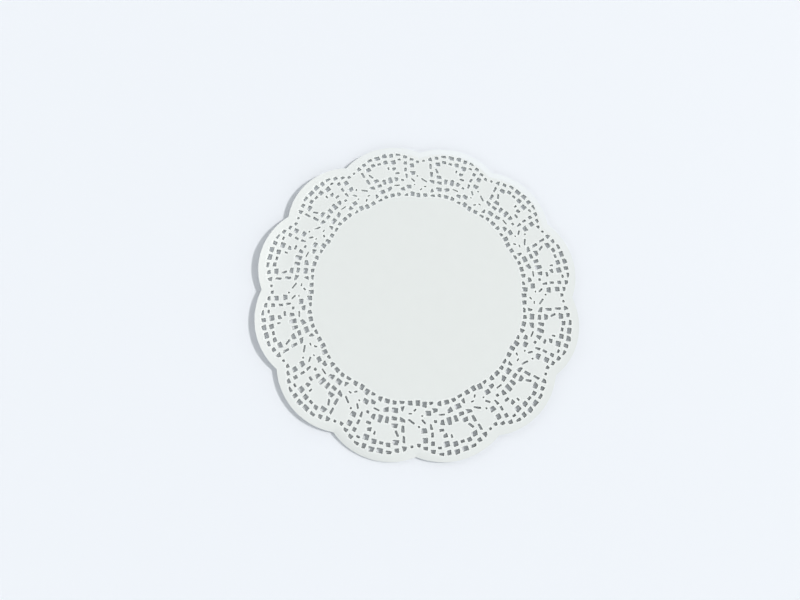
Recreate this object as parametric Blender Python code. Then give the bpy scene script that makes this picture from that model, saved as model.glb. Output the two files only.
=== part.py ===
"""A round paper lace doily: one die-cut, embossed sheet that lies on a table.

Units are metres and +Z is up. The origin is the centre of the sheet's underside. The sheet
lies flat at Z = 0, but for a few of its twelve lobes, whose margins have lifted a little.
Lobe 0 is the first one counter-clockwise from +X, and the notches between lobes are at 0, 30, 60 ...
degrees.
"""

import math
from typing import NamedTuple

import bmesh
import bpy
from mathutils import Vector
from mathutils.geometry import delaunay_2d_cdt

MM = 0.001

# Driving dimensions of the sheet.
LOBES = 12
LOBE_REACH = 150.0 * MM       # centre to the tip of a lobe: 300 mm overall
NOTCH_REACH = 142.5 * MM      # centre to the notch between two lobes
FLAT_REACH = 94.0 * MM        # the plain disc, which lies flat on the table
SHEET = 1.8 * MM              # thickness of the sheet, from table to the crests of its embossing
LOBE_STEPS = 16               # straight steps round one lobe's edge
FLAT_STEPS = 96               # points round the flat disc
LIFT_FROM = 125.0 * MM        # where the lace starts to rise from the table
LIFT_POWER = 2                # the rise steepens towards the edge

PAPER_COLOUR = (0.791, 0.823, 0.815, 1.0)
PAPER_ROUGHNESS = 0.85

REPEAT = math.tau / LOBES     # angle of one lobe and of one repeat of the lace


class Lobe(NamedTuple):
    """How one lobe departs from an even scallop that lies on the table, in millimetres."""

    reach: float          # how much farther out its tip is
    lift: float           # how far its tip has come up from the table


# Counter-clockwise from +X: the sheet has lifted along its far left side, and lies flat elsewhere.
LOBE_TABLE = (
    Lobe(reach=0.0, lift=0.0),
    Lobe(reach=0.0, lift=0.0),
    Lobe(reach=0.0, lift=0.0),
    Lobe(reach=0.2, lift=0.5),
    Lobe(reach=0.9, lift=1.7),
    Lobe(reach=0.2, lift=2.0),
    Lobe(reach=-0.5, lift=1.3),
    Lobe(reach=-0.3, lift=0.5),
    Lobe(reach=0.0, lift=0.0),
    Lobe(reach=-0.9, lift=0.0),
    Lobe(reach=-0.3, lift=0.0),
    Lobe(reach=0.3, lift=0.0),
)


class Gap(NamedTuple):
    """One punched gap of the lace, a block of four sides that may taper, slope and lean."""

    turn: float           # degrees clockwise from the repeat's first notch
    out: float            # millimetres from the centre of the doily
    wide: float           # size along the border, mm
    tall: float           # size across the border, mm
    tilt: float = 0.0     # degrees: the clockwise end is turned outwards
    narrow_out: float = 0.0   # share by which the outer side is shorter than the middle
    narrow_cw: float = 0.0    # share by which the clockwise side is shorter than the middle
    lean: float = 0.0     # how far the outer side is shifted clockwise, as a share of the height


# The largest gaps of one repeat, row by row from the edge to the plain disc.
GAP_TABLE = (
    # the row along the scalloped edge
    Gap(turn=4.2, out=136.3, wide=3.4, tall=3.7, tilt=14, narrow_out=0.3, narrow_cw=-0.35, lean=0.05),
    Gap(turn=12.75, out=141.2, wide=5.4, tall=4.0, narrow_cw=0.05, lean=-0.1),
    Gap(turn=15.7, out=142.0, wide=4.6, tall=4.1, tilt=5, narrow_out=0.2, narrow_cw=-0.1, lean=0.05),
    Gap(turn=18.5, out=141.3, wide=3.5, tall=4.1, tilt=2, lean=0.1),
    # the second row
    Gap(turn=7.7, out=132.2, wide=5.0, tall=4.1, tilt=6, narrow_out=0.2, lean=0.1),
    Gap(turn=10.3, out=135.2, wide=3.9, tall=3.4, tilt=6, narrow_out=0.05, narrow_cw=0.05, lean=-0.15),
    Gap(turn=15.6, out=135.3, wide=4.3, tall=4.1, tilt=5, narrow_out=0.05, narrow_cw=-0.05),
    Gap(turn=18.8, out=134.0, wide=5.0, tall=4.6, tilt=3, narrow_out=-0.05, narrow_cw=-0.05),
    Gap(turn=26.6, out=129.2, wide=4.3, tall=4.4, narrow_out=0.05),
    # beside the rose
    Gap(turn=5.6, out=120.4, wide=2.6, tall=5.6, narrow_out=-0.1, lean=-0.1),
    Gap(turn=9.2, out=118.7, wide=5.0, tall=3.5, tilt=5, narrow_out=0.22, narrow_cw=0.1),
    Gap(turn=26.9, out=121.1, wide=4.8, tall=4.1, narrow_out=-0.2),
    # under the rose
    Gap(turn=6.2, out=113.1, wide=5.0, tall=3.0, tilt=-14, narrow_cw=-0.33, lean=-0.4),
    Gap(turn=9.9, out=112.8, wide=4.6, tall=3.0, narrow_cw=-0.1),
    Gap(turn=12.85, out=115.2, wide=3.0, tall=5.4, narrow_out=-0.12, lean=-0.06),
    Gap(turn=15.85, out=115.9, wide=3.7, tall=6.4, narrow_out=0.15),
    Gap(turn=18.9, out=115.8, wide=3.2, tall=4.3, tilt=-6, narrow_out=-0.3, narrow_cw=0.18),
    # above the ribbon
    Gap(turn=10.3, out=106.0, wide=5.4, tall=4.2, tilt=3, lean=-0.05),
    Gap(turn=14.5, out=107.3, wide=4.8, tall=3.6, tilt=22, narrow_cw=0.26, lean=0.19),
    Gap(turn=21.2, out=104.9, wide=4.2, tall=3.3, narrow_out=0.15, narrow_cw=-0.3, lean=-0.1),
    Gap(turn=24.6, out=106.8, wide=4.7, tall=4.0, tilt=-6, lean=-0.1),
    # the row round the plain disc
    Gap(turn=-0.5, out=97.8, wide=3.6, tall=4.7, narrow_out=0.05, lean=-0.05),
    Gap(turn=3.4, out=98.1, wide=3.8, tall=3.8, tilt=5, narrow_cw=0.05, lean=-0.1),
    Gap(turn=15.0, out=99.9, wide=4.4, tall=3.7, narrow_out=-0.05),
    Gap(turn=26.2, out=99.2, wide=4.0, tall=4.8, tilt=-8, narrow_cw=0.1),
)


def clear_scene():
    """Removes whatever the scene starts with."""
    for thing in list(bpy.data.objects):
        bpy.data.objects.remove(thing, do_unlink=True)


def paper_material():
    """Plain white paper, matt and slightly cool."""
    paper = bpy.data.materials.new("paper")
    paper.use_nodes = True
    shader = paper.node_tree.nodes["Principled BSDF"]
    shader.inputs["Base Color"].default_value = PAPER_COLOUR
    shader.inputs["Roughness"].default_value = PAPER_ROUGHNESS
    shader.inputs["Metallic"].default_value = 0.0
    return paper


def at(angle, reach):
    """The point of the flat sheet at this angle and distance from the centre."""
    return Vector((reach * math.cos(angle), reach * math.sin(angle)))


def edge_points():
    """The scalloped outline: each lobe is an arc that starts and ends in a notch."""
    half = REPEAT / 2
    notch_x = NOTCH_REACH * math.cos(half)
    notch_y = NOTCH_REACH * math.sin(half)
    points = []
    for index, lobe in enumerate(LOBE_TABLE):
        axis = (index + 0.5) * REPEAT
        tip = LOBE_REACH + lobe.reach * MM
        # Centre of the arc, on the lobe's own axis, so that the arc passes the tip and both notches.
        centre = (tip**2 - NOTCH_REACH**2) / 2 / (tip - notch_x)
        radius = tip - centre
        sweep = math.atan2(notch_y, notch_x - centre)
        for step in range(LOBE_STEPS):
            turned = axis - sweep + 2 * sweep * step / LOBE_STEPS
            points.append(at(axis, centre) + at(turned, radius))
    return points


def gap_corners(gap, repeat):
    """The four corners of one gap in one repeat, counter-clockwise seen from above."""
    # A repeat runs clockwise from its notch, so its turn is taken off the notch's own angle.
    angle = repeat * REPEAT - math.radians(gap.turn)
    outward = at(angle, 1.0)
    clockwise = at(angle - math.pi / 2, 1.0)
    tilt = math.radians(gap.tilt)
    along = clockwise * math.cos(tilt) + outward * math.sin(tilt)
    across = outward * math.cos(tilt) - clockwise * math.sin(tilt)
    middle = at(angle, gap.out * MM)
    corners = []
    for side, end in ((-1, -1), (-1, 1), (1, 1), (1, -1)):
        x = side * gap.wide / 2 * (1 - gap.narrow_out * end) + gap.lean * end * gap.tall / 2
        y = end * gap.tall / 2 * (1 - gap.narrow_cw * side)
        corners.append(middle + (along * x + across * y) * MM)
    return corners[::-1]


def eased(share):
    """A share from 0 to 1 that starts and ends level."""
    return share * share * (3 - 2 * share)


def lift_at(point):
    """Height of the sheet's underside over the table, at this point of the flat sheet."""
    reach = point.length
    if reach <= LIFT_FROM:
        return 0.0
    turns = (math.atan2(point.y, point.x) % math.tau) / REPEAT - 0.5
    lobe = math.floor(turns)
    share = turns - lobe
    here = LOBE_TABLE[lobe % LOBES].lift
    following = LOBE_TABLE[(lobe + 1) % LOBES].lift
    tip = (here + (following - here) * eased(share)) * MM
    rise = (reach - LIFT_FROM) / (LOBE_REACH - LIFT_FROM)
    return tip * rise**LIFT_POWER


def flat_sheet():
    """The points and triangles of the flat sheet, with its edge and its gaps cut."""
    loops = [edge_points()]
    for repeat in range(LOBES):
        for gap in GAP_TABLE:
            loops.append(gap_corners(gap, repeat))
    loops.append([at(math.tau * step / FLAT_STEPS, FLAT_REACH) for step in range(FLAT_STEPS)])
    points = []
    rings = []
    for loop in loops:
        first = len(points)
        rings.append(list(range(first, first + len(loop))))
        points += loop
    points.append(Vector((0.0, 0.0)))
    # Output mode 2 keeps what lies inside the rings, with the rings' own edges as borders.
    found, _, faces, _, _, sources = delaunay_2d_cdt(points, [], rings, 1, 1e-7)
    first_gap = 1
    last_gap = LOBES * len(GAP_TABLE)
    kept = []
    for face, rings_over in zip(faces, sources):
        in_gap = any(first_gap <= ring <= last_gap for ring in rings_over)
        if 0 in rings_over and not in_gap:
            kept.append(face)
    return found, kept


def doily_mesh():
    """The sheet as one closed mesh, its underside lifted and its top one thickness above."""
    points, faces = flat_sheet()
    shape = bmesh.new()
    corners = [shape.verts.new((point.x, point.y, 0.0)) for point in points]
    for face in faces:
        shape.faces.new([corners[index] for index in face])
    loose = [corner for corner in shape.verts if not corner.link_faces]
    bmesh.ops.delete(shape, geom=loose, context="VERTS")
    for corner in shape.verts:
        corner.co.z = lift_at(corner.co.xy)
    raised = bmesh.ops.extrude_face_region(shape, geom=shape.faces[:])
    top = [item for item in raised["geom"] if isinstance(item, bmesh.types.BMVert)]
    bmesh.ops.translate(shape, vec=(0.0, 0.0, SHEET), verts=top)
    bmesh.ops.recalc_face_normals(shape, faces=shape.faces[:])
    mesh = bpy.data.meshes.new("doily")
    shape.to_mesh(mesh)
    shape.free()
    return mesh


def main():
    clear_scene()
    mesh = doily_mesh()
    mesh.materials.append(paper_material())
    doily = bpy.data.objects.new("doily", mesh)
    bpy.context.collection.objects.link(doily)


main()
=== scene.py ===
"""The looks of a round paper lace doily: one thin sheet, die-cut and embossed, on a pale table.

Units are metres and +Z is up. The sheet lies round the origin, with a notch of its scalloped edge at
+X and at every 30 degrees from there. Its lace is one repeat, built once and turned round the plain
disc in the middle.
"""

import logging
import math
from dataclasses import dataclass, field
from enum import Enum
from typing import NamedTuple

import bmesh
import bpy
from mathutils import Euler, Matrix, Vector

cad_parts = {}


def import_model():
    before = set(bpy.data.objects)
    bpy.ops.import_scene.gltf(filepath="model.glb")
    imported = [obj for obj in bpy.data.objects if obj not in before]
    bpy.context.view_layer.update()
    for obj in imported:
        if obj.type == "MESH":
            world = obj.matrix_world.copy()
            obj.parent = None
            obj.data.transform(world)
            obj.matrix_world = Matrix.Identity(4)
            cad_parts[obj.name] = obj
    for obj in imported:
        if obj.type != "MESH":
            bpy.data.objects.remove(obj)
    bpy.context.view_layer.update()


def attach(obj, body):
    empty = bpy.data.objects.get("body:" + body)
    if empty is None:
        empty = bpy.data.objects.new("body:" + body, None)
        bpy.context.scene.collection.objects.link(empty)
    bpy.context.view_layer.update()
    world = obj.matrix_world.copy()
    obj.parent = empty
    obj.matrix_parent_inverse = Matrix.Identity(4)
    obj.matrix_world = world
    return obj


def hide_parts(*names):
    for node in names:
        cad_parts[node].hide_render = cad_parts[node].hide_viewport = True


LOG = logging.getLogger("lace_doily")
MM = 0.001

MARGIN_LIGHT = "margin"  # mesh attribute: 1 where the margin's painted light is whitest
GAP_EDGE_HIGHLIGHT = "gap_edge_highlight"  # mesh attribute: 1 on the crests beside the gaps, where a highlight is painted
PAINTED_RIM_SHADE = "pressed"  # mesh attribute: 1 where the painted shade of the rims round the gaps is darkest

NEAR = 0.001 * MM  # points this near are one, and a point this near to height 0 is on the crests
WELD = 0.01 * MM  # points of neighbouring repeats that are this near are one

MIX_BELOW, MIX_OVER, MIX_RESULT = 6, 7, 2  # the colour sockets of a Mix node

SRGB_STRAIGHT_TO = 0.04045  # the sRGB curve: straight up to here, then a power
SRGB_SLOPE = 12.92
SRGB_OFFSET = 0.055
SRGB_POWER = 2.4

Colour = tuple[float, float, float, float]


def linear(hex_colour: str) -> Colour:
    """Turns an sRGB colour into the linear values that shaders take.

    Args:
        hex_colour: six hex digits, red first.

    Returns:
        Linear red, green and blue, with an alpha of one.
    """
    shares = [int(hex_colour[place : place + 2], 16) / 255 for place in (0, 2, 4)]
    red, green, blue = (
        share / SRGB_SLOPE
        if share <= SRGB_STRAIGHT_TO
        else ((share + SRGB_OFFSET) / (1 + SRGB_OFFSET)) ** SRGB_POWER
        for share in shares
    )
    return (red, green, blue, 1.0)


def add_node(
    tree: bpy.types.NodeTree,
    kind: str,
    settings: dict[str, object] | None = None,
    inputs: dict[str | int, object] | None = None,
) -> bpy.types.Node:
    """Adds one node with its settings, its plain input values and its links.

    Args:
        tree: the node tree that it joins.
        kind: the node's type name.
        settings: attributes of the node itself.
        inputs: for each input, a value, or the output socket that feeds it.

    Returns:
        The new node.
    """
    node = tree.nodes.new(kind)
    for name, value in (settings or {}).items():
        setattr(node, name, value)
    for name, value in (inputs or {}).items():
        if isinstance(value, bpy.types.NodeSocket):
            tree.links.new(value, node.inputs[name])
        else:
            node.inputs[name].default_value = value
    return node


def eased(share: float) -> float:
    """A share from 0 to 1 that starts and ends level."""
    return share * share * (3 - 2 * share)


# ---------------------------------------------------------------------------------------------
# The lace pattern
# ---------------------------------------------------------------------------------------------


class Row(Enum):
    """The rows of gaps in one repeat of the lace, from the scalloped edge inwards."""

    EDGE = "along the scalloped edge"
    SECOND = "behind the edge row"
    ROSE = "beside the rose and the leaf"
    FAN = "under the rose"
    RIBBON = "beside the ribbons"
    DISC = "round the plain disc"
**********
▸ **Task details**
Only lines that contain the word "True" are wanted; copy each of them.

▸ **Response**
        bpy.data.objects.remove(thing, do_unlink=True)
    paper.use_nodes = True
        cad_parts[node].hide_render = cad_parts[node].hide_viewport = True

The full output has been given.